-- YOUR GOAL --
In the listing that follows, the range to quote begins at the line that has "Keep writing the" and ends after the line that has "fray=fray_at(x, y), edge=edge[::-1], seam=seam, run=run)"; quote it verbatim and add nothing.

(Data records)
◆ ◆ ◆

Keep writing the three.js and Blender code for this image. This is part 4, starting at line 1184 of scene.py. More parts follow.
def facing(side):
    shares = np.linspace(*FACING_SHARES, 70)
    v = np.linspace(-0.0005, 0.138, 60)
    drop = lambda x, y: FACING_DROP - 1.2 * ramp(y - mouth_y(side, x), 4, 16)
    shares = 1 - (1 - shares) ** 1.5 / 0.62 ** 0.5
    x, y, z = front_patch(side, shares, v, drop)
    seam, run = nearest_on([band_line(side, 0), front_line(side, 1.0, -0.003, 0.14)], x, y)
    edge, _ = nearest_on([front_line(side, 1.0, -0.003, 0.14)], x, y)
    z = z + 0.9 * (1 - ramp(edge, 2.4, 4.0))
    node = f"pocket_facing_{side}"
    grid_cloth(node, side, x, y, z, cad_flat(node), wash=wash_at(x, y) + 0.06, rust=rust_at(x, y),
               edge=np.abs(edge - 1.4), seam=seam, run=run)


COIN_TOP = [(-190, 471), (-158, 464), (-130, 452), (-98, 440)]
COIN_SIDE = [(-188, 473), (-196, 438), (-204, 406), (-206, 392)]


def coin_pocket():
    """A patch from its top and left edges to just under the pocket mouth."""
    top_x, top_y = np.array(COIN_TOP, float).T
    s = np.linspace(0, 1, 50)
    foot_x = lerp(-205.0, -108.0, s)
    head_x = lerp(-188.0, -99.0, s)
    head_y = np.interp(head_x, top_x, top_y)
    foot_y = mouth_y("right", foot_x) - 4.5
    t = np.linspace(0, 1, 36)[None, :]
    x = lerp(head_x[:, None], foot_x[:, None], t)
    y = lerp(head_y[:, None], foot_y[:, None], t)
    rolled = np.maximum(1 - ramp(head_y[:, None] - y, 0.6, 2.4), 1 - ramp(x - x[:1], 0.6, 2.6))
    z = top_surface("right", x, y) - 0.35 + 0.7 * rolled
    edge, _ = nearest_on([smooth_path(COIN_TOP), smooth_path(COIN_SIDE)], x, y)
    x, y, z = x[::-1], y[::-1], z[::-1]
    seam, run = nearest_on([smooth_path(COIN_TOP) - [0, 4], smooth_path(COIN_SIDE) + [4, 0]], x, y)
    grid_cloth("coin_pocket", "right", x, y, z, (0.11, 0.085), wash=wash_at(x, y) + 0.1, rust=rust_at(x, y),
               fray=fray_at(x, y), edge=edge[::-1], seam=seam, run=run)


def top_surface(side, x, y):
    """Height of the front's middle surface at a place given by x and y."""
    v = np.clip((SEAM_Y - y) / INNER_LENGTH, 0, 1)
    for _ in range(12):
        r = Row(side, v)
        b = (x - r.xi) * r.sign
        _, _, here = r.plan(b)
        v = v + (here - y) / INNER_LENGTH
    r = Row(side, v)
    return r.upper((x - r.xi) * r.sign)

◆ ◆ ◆

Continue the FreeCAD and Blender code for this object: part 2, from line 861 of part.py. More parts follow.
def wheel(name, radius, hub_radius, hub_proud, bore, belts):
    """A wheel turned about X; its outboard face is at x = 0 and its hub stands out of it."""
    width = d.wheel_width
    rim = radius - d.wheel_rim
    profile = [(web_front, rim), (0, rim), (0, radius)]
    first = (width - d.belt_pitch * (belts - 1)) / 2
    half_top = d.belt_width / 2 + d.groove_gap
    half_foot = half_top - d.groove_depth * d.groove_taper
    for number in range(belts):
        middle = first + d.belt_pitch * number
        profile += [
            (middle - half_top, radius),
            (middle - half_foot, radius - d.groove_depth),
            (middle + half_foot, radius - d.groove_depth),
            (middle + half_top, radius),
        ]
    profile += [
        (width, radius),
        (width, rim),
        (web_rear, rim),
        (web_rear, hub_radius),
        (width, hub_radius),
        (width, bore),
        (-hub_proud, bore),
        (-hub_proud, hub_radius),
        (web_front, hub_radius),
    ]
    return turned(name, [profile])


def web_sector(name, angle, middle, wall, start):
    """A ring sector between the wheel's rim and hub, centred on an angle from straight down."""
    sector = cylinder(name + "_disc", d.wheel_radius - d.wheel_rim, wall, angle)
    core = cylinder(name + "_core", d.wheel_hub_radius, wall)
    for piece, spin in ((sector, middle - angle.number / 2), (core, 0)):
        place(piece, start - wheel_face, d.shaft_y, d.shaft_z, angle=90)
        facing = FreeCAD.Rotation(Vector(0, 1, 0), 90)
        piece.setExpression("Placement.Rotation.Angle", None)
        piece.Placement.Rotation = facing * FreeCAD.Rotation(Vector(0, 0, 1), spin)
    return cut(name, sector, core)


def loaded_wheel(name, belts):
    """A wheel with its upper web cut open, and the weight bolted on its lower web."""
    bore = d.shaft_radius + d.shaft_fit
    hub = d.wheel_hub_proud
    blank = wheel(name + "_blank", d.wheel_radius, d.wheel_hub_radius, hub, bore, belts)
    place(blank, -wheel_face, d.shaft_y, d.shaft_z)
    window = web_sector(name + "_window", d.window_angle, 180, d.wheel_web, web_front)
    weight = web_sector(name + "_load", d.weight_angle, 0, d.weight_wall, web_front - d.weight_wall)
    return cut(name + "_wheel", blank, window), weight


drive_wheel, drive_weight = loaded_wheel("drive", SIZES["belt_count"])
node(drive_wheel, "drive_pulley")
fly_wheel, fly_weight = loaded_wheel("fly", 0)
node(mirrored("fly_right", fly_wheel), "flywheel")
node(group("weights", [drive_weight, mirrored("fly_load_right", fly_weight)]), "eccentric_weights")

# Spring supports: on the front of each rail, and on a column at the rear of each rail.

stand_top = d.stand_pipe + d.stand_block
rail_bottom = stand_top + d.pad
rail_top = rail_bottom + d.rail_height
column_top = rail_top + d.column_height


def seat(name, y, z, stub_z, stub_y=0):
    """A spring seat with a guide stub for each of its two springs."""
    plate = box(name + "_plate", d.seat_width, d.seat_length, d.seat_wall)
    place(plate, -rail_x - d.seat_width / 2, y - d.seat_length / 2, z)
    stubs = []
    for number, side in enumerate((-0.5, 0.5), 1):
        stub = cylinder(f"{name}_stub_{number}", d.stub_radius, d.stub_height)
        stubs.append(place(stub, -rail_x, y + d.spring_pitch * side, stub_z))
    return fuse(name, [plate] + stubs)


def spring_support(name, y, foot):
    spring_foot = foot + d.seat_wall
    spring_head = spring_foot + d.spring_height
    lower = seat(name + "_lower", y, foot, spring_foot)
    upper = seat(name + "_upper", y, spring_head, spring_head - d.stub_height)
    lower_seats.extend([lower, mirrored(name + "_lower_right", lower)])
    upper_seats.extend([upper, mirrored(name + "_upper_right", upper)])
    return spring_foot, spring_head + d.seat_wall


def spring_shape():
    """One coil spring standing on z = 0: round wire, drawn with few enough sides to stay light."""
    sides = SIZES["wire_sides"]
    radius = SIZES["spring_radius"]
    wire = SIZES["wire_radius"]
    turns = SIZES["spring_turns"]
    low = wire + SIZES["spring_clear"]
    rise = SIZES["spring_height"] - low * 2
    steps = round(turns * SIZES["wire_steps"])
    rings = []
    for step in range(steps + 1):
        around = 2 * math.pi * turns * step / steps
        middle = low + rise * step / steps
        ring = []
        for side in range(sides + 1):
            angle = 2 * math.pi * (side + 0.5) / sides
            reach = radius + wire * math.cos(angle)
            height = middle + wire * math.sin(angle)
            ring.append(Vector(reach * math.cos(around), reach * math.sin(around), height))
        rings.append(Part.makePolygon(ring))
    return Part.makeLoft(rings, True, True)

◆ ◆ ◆

-- RESULT FOR THIS EXERCISE --
Keep writing the three.js and Blender code for this image. This is part 4, starting at line 1184 of scene.py. More parts follow.
def facing(side):
    shares = np.linspace(*FACING_SHARES, 70)
    v = np.linspace(-0.0005, 0.138, 60)
    drop = lambda x, y: FACING_DROP - 1.2 * ramp(y - mouth_y(side, x), 4, 16)
    shares = 1 - (1 - shares) ** 1.5 / 0.62 ** 0.5
    x, y, z = front_patch(side, shares, v, drop)
    seam, run = nearest_on([band_line(side, 0), front_line(side, 1.0, -0.003, 0.14)], x, y)
    edge, _ = nearest_on([front_line(side, 1.0, -0.003, 0.14)], x, y)
    z = z + 0.9 * (1 - ramp(edge, 2.4, 4.0))
    node = f"pocket_facing_{side}"
    grid_cloth(node, side, x, y, z, cad_flat(node), wash=wash_at(x, y) + 0.06, rust=rust_at(x, y),
               edge=np.abs(edge - 1.4), seam=seam, run=run)


COIN_TOP = [(-190, 471), (-158, 464), (-130, 452), (-98, 440)]
COIN_SIDE = [(-188, 473), (-196, 438), (-204, 406), (-206, 392)]


def coin_pocket():
    """A patch from its top and left edges to just under the pocket mouth."""
    top_x, top_y = np.array(COIN_TOP, float).T
    s = np.linspace(0, 1, 50)
    foot_x = lerp(-205.0, -108.0, s)
    head_x = lerp(-188.0, -99.0, s)
    head_y = np.interp(head_x, top_x, top_y)
    foot_y = mouth_y("right", foot_x) - 4.5
    t = np.linspace(0, 1, 36)[None, :]
    x = lerp(head_x[:, None], foot_x[:, None], t)
    y = lerp(head_y[:, None], foot_y[:, None], t)
    rolled = np.maximum(1 - ramp(head_y[:, None] - y, 0.6, 2.4), 1 - ramp(x - x[:1], 0.6, 2.6))
    z = top_surface("right", x, y) - 0.35 + 0.7 * rolled
    edge, _ = nearest_on([smooth_path(COIN_TOP), smooth_path(COIN_SIDE)], x, y)
    x, y, z = x[::-1], y[::-1], z[::-1]
    seam, run = nearest_on([smooth_path(COIN_TOP) - [0, 4], smooth_path(COIN_SIDE) + [4, 0]], x, y)
    grid_cloth("coin_pocket", "right", x, y, z, (0.11, 0.085), wash=wash_at(x, y) + 0.1, rust=rust_at(x, y),
               fray=fray_at(x, y), edge=edge[::-1], seam=seam, run=run)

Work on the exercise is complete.